½ tsp ground turmeric

Salt and pepper, to taste

2 Tbsp chopped fresh cilantro

1 medium zucchini, cut into julienne strips

1 medium onion, cut into thin slivers

2 jalapeno peppers, seeded and chopped

¼ to ½ cup water

2 cups canola oil, for frying

Coriander chutney, for dipping

Combine the chickpea flour, baking powder, cumin, coriander, cayenne, turmeric, salt and pepper, and cilantro. Add the zucchini, onion, and peppers to the dry ingredients, tossing to coat.

Drizzle in a little of the water, mixing with your hands, just until the batter comes together enough to hold the vegetables into a loose mass (you don’t want a runny batter, it should be quite dry).

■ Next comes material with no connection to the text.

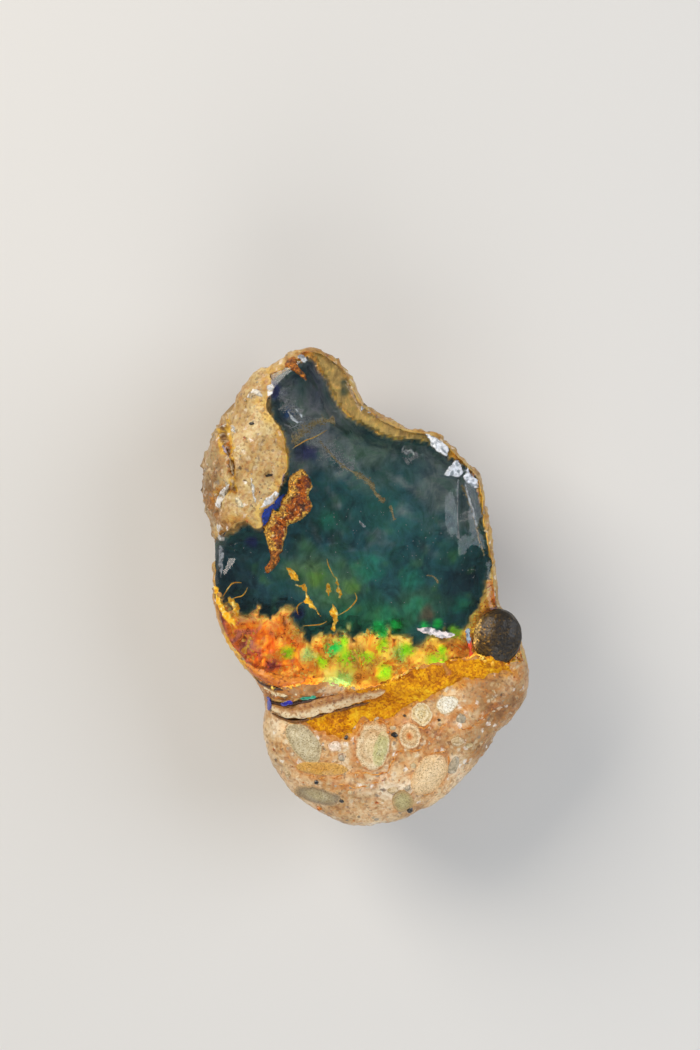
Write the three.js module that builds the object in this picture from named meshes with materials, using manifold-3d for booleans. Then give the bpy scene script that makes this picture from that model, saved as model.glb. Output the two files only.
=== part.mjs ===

Heat the oil in a wok over medium. When the oil is sizzling (about 350˚F), add the battered vegetables, a small handful at a time. Cook in batches to insure the oil remains hot. Cook the fritters slowly, until golden brown (if the oil is too hot they will be gooey in the center). Drain the fritters on paper towels and keep warm in an oven heated to 200˚F.

Serve hot with chutney.

Serves 4.


When you're tired of serving zucchini, here’s a great way to hide it in a tasty cake that’s fat-free, too. From the Waste Not, Want Not Cookbook by Cinda Chavich.

1 1/2 cups all-purpose flour

2/3 cup cake or pastry flour

2 tsp baking soda

1 cup cocoa powder

2 tsp cinnamon

1 tsp salt

1 cup prune purée (or prune baby food) (see Tip)

1 2/3 cups granulated sugar

3/4 cup corn syrup

1 1/2 tsp vanilla

1 lb grated zucchini (2 cups)

2 egg whites

Preheat the oven to 350°F. Coat a Bundt pan with nonstick spray.

Sift the all-purpose flour, cake flour, and baking soda together in a bowl. Stir in the cocoa powder, cinnamon, and salt.

In another bowl, whisk together the prune purée, sugar, corn syrup, and vanilla. Add to the dry ingredients. Stir in the grated zucchini. Beat the egg whites until stiff. Fold them into the batter to lighten the mixture.

Pour the batter into the prepared pan. Bake for about 1 hour and 15 minutes, until a tester inserted in the center of the cake comes out clean.

TIP: To make prune purée, combine 1 1/3 cups pitted prunes with 6 tablespoons water and process until smooth in a food processor.